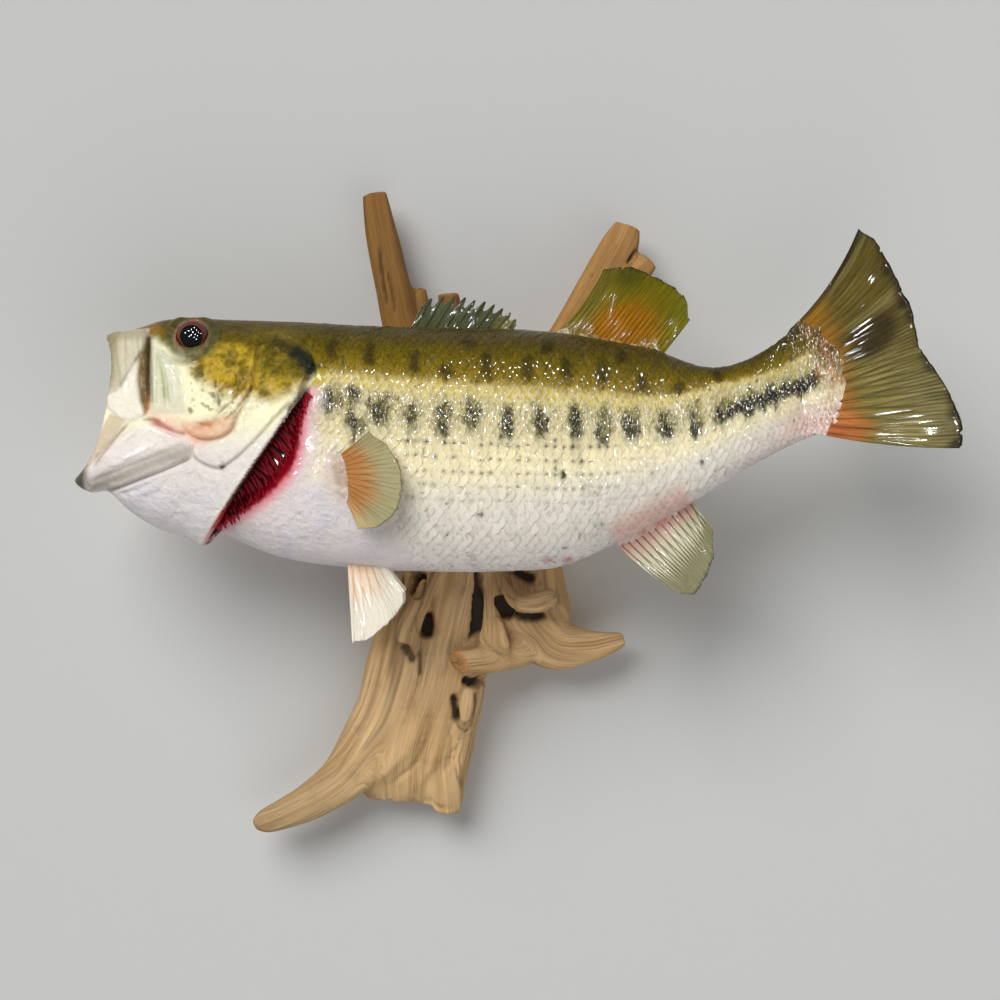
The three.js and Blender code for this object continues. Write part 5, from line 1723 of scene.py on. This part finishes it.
# Each limb from its thick end to its thin one: x, z, half width, half depth, y of the middle line.
LIMBS = {
    "stem": ((1, 80, 22, 15, -20), (0, 62, 34, 21, -19), (-3, 19, 37, 25, -22), (-10, -33, 36, 26, -24),
             (-18, -82, 33, 26, -24), (-29, -125, 38, 26, -24), (-34, -150, 40.5, 26, -24),
             (-39.5, -176, 40.5, 25, -23), (-44, -200, 40, 23, -21), (-45, -219, 36, 18, -18),
             (-46, -232, 28, 12, -15)),
    "heel": ((-24, -176, 17, 16, -26), (-22, -206, 15.5, 15, -26), (-20.5, -224, 13, 13, -24),
             (-20, -239, 9.5, 9, -22)),
    "club": ((-27, -76, 6, 6, -46), (-36, -98, 7, 7, -55), (-43.5, -114, 8.5, 8, -60),
             (-47, -125, 7, 7, -61)),
    "strand": ((9, -48, 9, 10, -34), (8, -80, 7, 9, -38), (8.5, -104, 7.5, 9, -43), (10, -120, 10, 10, -46),
               (12, -134, 12, 9, -42)),
    "knot": ((-6, -154, 6, 6, -40), (-7, -166, 6.2, 6, -43.5), (-8, -177, 4.5, 4.5, -43)),
    "twig": ((-28, 66, 8, 8, -20), (-36, 90, 6.5, 6.5, -22), (-37.5, 106, 4.5, 4.5, -24)),
    "sawn": ((-14, 66, 9, 9, -22), (-18, 88, 8.5, 8.5, -26), (-19, 102, 8, 8, -30)),
    "root_left": ((-51, -112, 14, 16, -25), (-53, -140, 18, 18, -25), (-59, -168, 20, 19, -25),
                  (-71, -193, 20, 18, -25), (-89, -215, 16, 14.5, -26), (-108, -229, 13.4, 12, -28),
                  (-126, -237.5, 11, 10, -30), (-139, -242.5, 8.8, 8, -32), (-146, -245.5, 5, 5, -32)),
    "root_right": ((26, -30, 24, 20, -20), (32, -82, 26, 22, -22), (37, -110, 27, 21, -22),
                   (52, -127, 18.5, 16, -24), (72, -129, 11.5, 11, -28), (88, -126, 8, 7.5, -30),
                   (96, -124, 5, 5, -30)),
    "bar": ((11, -74, 3.4, 5, -40), (18, -89, 4.4, 5.5, -50), (25, -98, 6.2, 7, -57),
            (36, -99, 7.6, 7.5, -60), (46, -96, 7.4, 7, -60), (51, -94.5, 4.6, 5, -60)),
    "branch_left": ((-24, 30, 17, 15, -18), (-47, 72, 14, 13, -20), (-56, 108, 12.5, 12, -22),
                    (-63, 141, 11.5, 10.5, -24), (-67.5, 168, 9, 8, -26)),
    "branch_right": ((34, 30, 17, 16, -18), (61, 76, 14.5, 15, -20), (80, 108, 15, 13, -22),
                     (93, 133, 13.5, 11, -24), (98.5, 147, 9.5, 8, -25)),
    "split": ((80, 92, 10, 8, -22), (98, 110, 11, 9, -24), (113, 124, 7.5, 7, -26)),
    "stub": ((48, -124, 13, 9, -22), (27, -131, 12.5, 12, -31), (8, -136, 10.5, 10, -45),
             (-6, -137, 8.2, 8.6, -56), (-20, -138, 7.4, 7.8, -66)),
}
WOOD_POWER = 0.8
WOOD_NODES = ("driftwood_trunk", "driftwood_root_left", "driftwood_root_right", "driftwood_branch_left",
              "driftwood_branch_right", "driftwood_stub")
# The plane that the stub is sawn through: a place on it and the way it faces.
SAWN = ((-12.5, -60, -137.5), (-0.62, -0.70, -0.34))
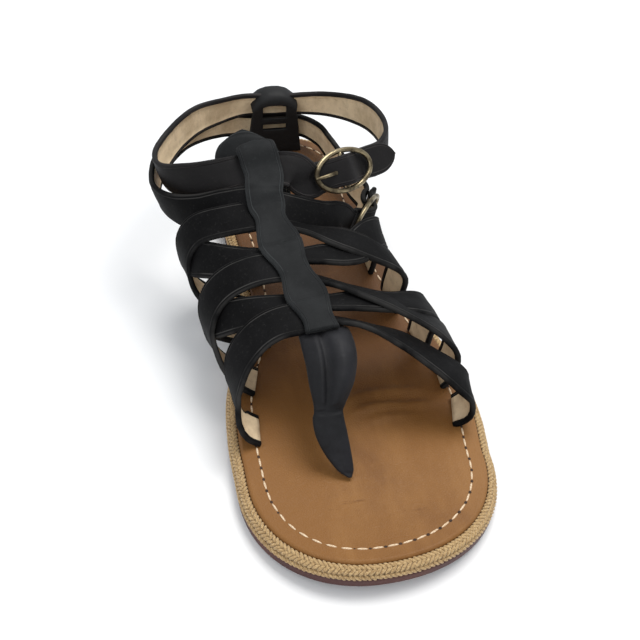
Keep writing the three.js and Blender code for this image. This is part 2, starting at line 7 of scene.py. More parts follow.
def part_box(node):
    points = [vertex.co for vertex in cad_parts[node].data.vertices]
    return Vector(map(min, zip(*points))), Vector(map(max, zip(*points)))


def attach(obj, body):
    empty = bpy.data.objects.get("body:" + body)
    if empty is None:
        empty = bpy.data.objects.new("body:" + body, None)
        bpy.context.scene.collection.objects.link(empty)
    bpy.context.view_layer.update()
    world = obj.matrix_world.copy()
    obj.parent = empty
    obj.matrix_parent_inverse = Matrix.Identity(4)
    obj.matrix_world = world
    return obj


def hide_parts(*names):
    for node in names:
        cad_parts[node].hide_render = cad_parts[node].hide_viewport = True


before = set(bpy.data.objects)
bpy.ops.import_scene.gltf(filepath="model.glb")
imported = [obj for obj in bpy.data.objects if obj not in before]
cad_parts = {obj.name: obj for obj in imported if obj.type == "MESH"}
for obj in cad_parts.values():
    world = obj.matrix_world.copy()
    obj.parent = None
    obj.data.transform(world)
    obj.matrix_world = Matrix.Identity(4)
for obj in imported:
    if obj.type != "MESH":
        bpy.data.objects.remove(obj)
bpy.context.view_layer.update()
mm = 0.001
print("frame loaded:", ", ".join(sorted(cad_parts)))

# The shoe's own measures, in millimetres as the shoemaker's last gives them
sole = {
    "length": 252,
    "ballWidth": 93,
    "insoleThickness": 6,
    "outsoleThickness": 3.4,
    "heelHeight": 5,
    "toeSpring": 3,
    "instepHeight": 54,
    "ropeWidth": 3.4,
    "gap": 0.35,
    "strapInset": 8,
    "toe": {"axis": -4, "start": -82, "innerPower": 2.12, "outerPower": 2.15},
    "heel": {"axis": 0, "start": 92, "power": 2.1},
    "outline": [
        {"y": -82, "inner": -0.468, "outer": 0.478},
        {"y": -60, "inner": -0.47, "outer": 0.503},
        {"y": -35, "inner": -0.438, "outer": 0.488},
        {"y": -5, "inner": -0.325, "outer": 0.415},
        {"y": 25, "inner": -0.305, "outer": 0.345},
        {"y": 60, "inner": -0.325, "outer": 0.31},
        {"y": 92, "inner": -0.33, "outer": 0.315},
    ],
    "last": [
        {"y": -92, "ridge": -0.06, "rise": 0.02, "inner": -0.45, "outer": 0.45, "belly": 0.1},
        {"y": -72, "ridge": -0.12, "rise": 0.38, "inner": -0.46, "outer": 0.465, "belly": 0.17},
        {"y": -50, "ridge": -0.11, "rise": 0.57, "inner": -0.47, "outer": 0.46, "belly": 0.26},
        {"y": -25, "ridge": -0.15, "rise": 0.64, "inner": -0.515, "outer": 0.405, "belly": 0.32},
        {"y": 5, "ridge": -0.22, "rise": 0.72, "inner": -0.565, "outer": 0.29, "belly": 0.4},
        {"y": 32, "ridge": -0.25, "rise": 0.83, "inner": -0.62, "outer": 0.285, "belly": 0.48},
        {"y": 50, "ridge": -0.29, "rise": 1.08, "inner": -0.67, "outer": 0.315, "belly": 0.52},
    ],
}
toeEnd = -sole["length"] / 2
heelEnd = sole["length"] / 2
strap = {"width": 15, "thickness": 2.2, "layer": 1.8, "bedding": 1.3, "edgeFold": 2.1, "step": 1.8}


def clamp(value, low, high):
    return min(high, max(low, value))


def mix(a, b, t):
    return a + (b - a) * t


def ease(t):
    t = clamp(t, 0, 1)
    return t * t * (3 - 2 * t)


def bump(value, centre, width):
    return math.exp(-((value - centre) / width) ** 2)


def smooth(rows, key, column, at):
    # Catmull-Rom value of one column of a table
    top = len(rows) - 1
    if at <= rows[0][key]:
        return rows[0][column]
    if at >= rows[top][key]:
        return rows[top][column]
    i = next(n for n in range(top) if at < rows[n + 1][key])
    a, b = rows[i], rows[i + 1]
    before, after = rows[max(i - 1, 0)], rows[min(i + 2, top)]
    span = b[key] - a[key]
    t = (at - a[key]) / span
    slopeA = (b[column] - before[column]) / (b[key] - before[key]) * span
    slopeB = (after[column] - a[column]) / (after[key] - a[key]) * span
    return (a[column] * (2 * t ** 3 - 3 * t ** 2 + 1) + slopeA * (t ** 3 - 2 * t ** 2 + t)
            + b[column] * (3 * t ** 2 - 2 * t ** 3) + slopeB * (t ** 3 - t ** 2))


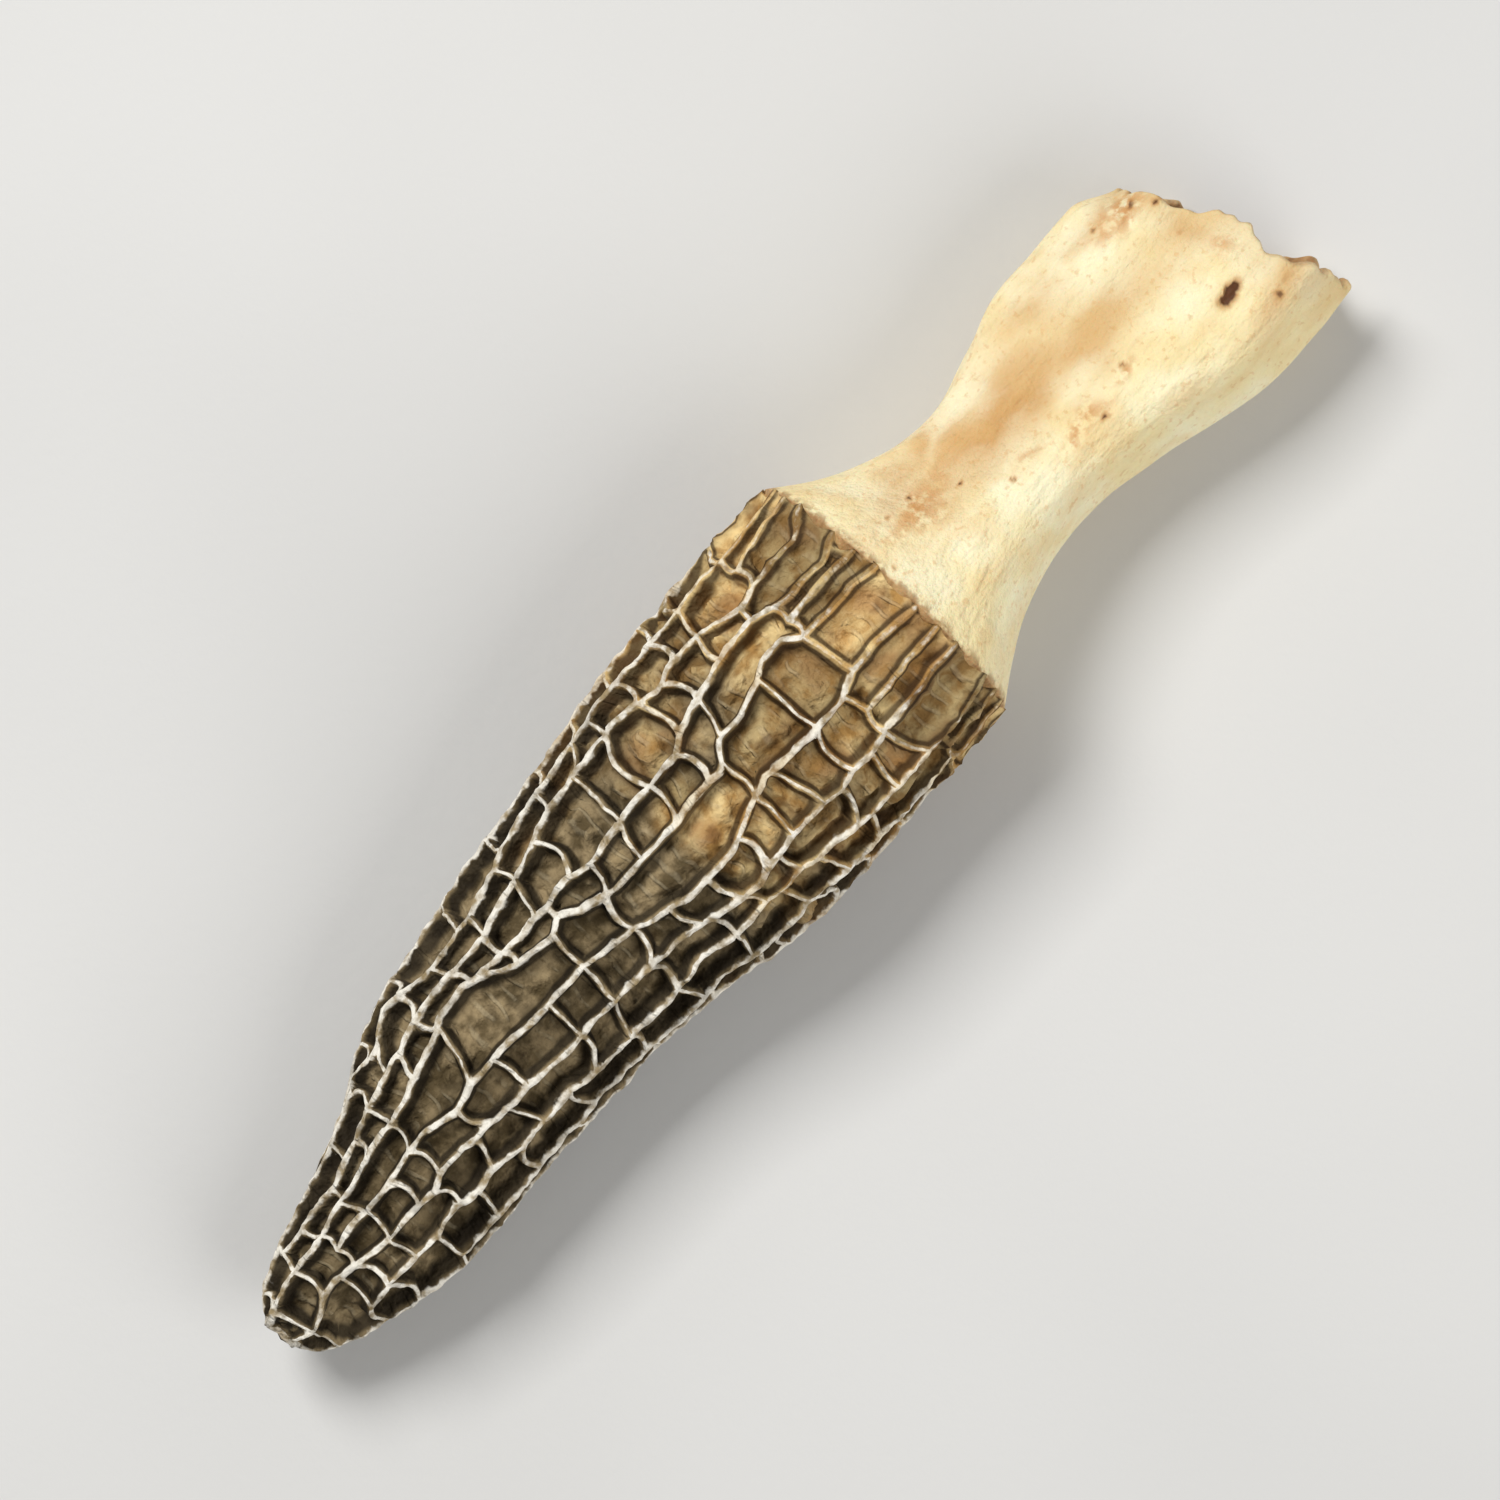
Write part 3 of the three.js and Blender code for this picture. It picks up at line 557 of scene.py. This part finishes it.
····················
WHAT YOU SHOULD DO: Where does the word "names" appear in the listing? List each line that holds it.

FULL ANSWER:
def hide_parts(*names):
    for node in names:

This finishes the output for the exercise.